I was noticing that my battery voltage was around 13.0 on my first WOT pull. Then as low as 12.1 when the car was fully heated up. All of my pulls are at night so the lights are on. The computer can freak out when it drops below 12.0.
So I replaced my 5 year old battery and put in a new Start and Charged 160 amp alternator.
I fire up the car and the voltage is 14.3 on the voltmeter at idle so I think great.
So I start data logging with livelink and that reads 13.8 while the voltmeter reads 14.3.
.5 volt difference between the battery and pcm???
So I go do the first pull and the voltage is about 13 as usual.
Second pull with a fully heated up car (low speed fan temp had been reached) the low point was 12.5 but for the most part about 12.7-12.8 which is much better than the old battery and alternator.
Did some cruising around with livelink running the voltage is around 13.3 for the most part which is most likely 13.8 at the battery. This is with a coolant temp of 190-194 which is commanding my low speed fan on below 48 MPH.
Well I am really curious about the .5 voltage difference between the data logger and voltmeter. So I get out the video camera and shoot this video.
YouTube - batt volts
Being the voltage difference is evident on multiple mustangs it makes me question the quality of the voltmeter in the pcm.

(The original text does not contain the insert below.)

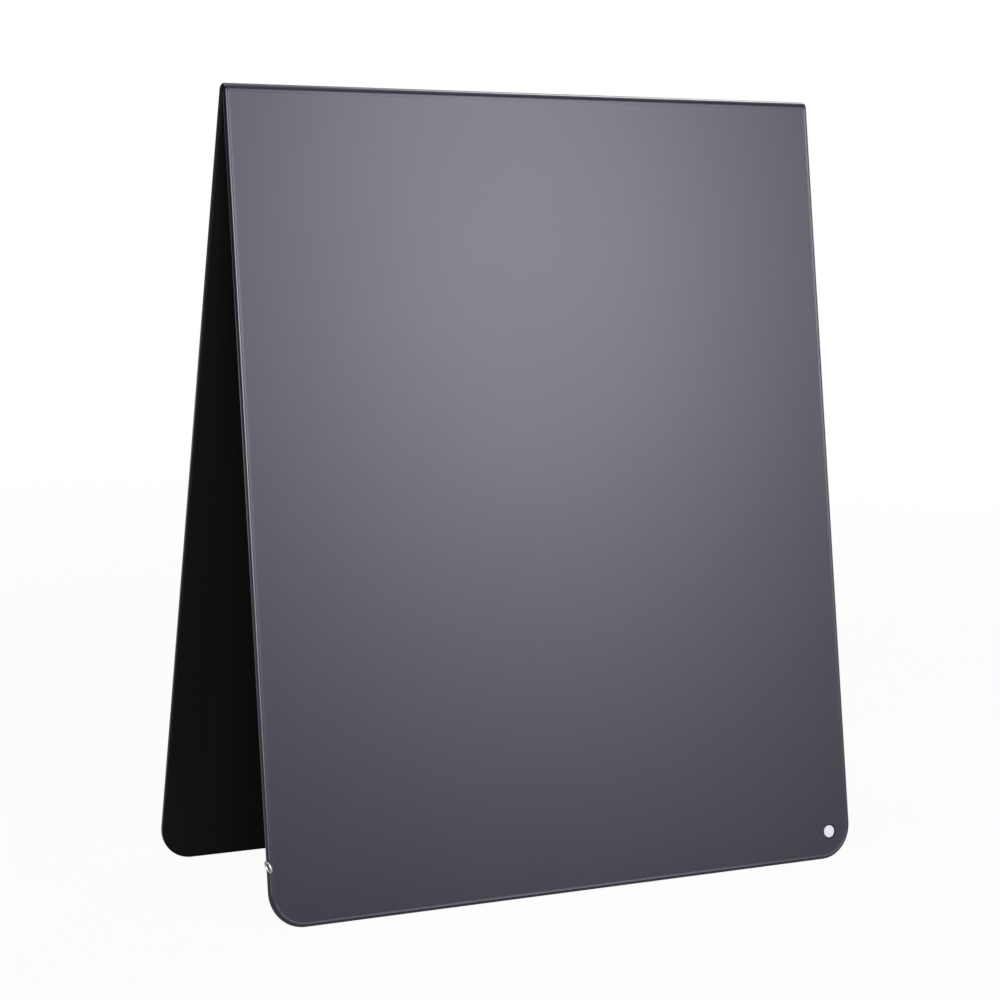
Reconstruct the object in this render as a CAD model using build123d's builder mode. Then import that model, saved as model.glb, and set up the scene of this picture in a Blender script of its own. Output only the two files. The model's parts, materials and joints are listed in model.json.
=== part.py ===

After analyzing many of my data logs it is very apparent that when I reach Low/High speed fan temps the fan operation places a high demand on the electrical system. Even though the fans are commanded off above 50-60 MPH it appears that WOT voltage will be lower as the battery has not had enough time to get replenished.
I checked the operation of both the low and high speed fans and they are working correctly based on my tune settings.
I have never had any issues with the A/F going lean, but these findings will make me more cautious about limiting WOT when operating in the Arizona Heat.
Maybe someone can chime in regarding the voltage drop between the battery and pcm as I am by no means an electrical engineer.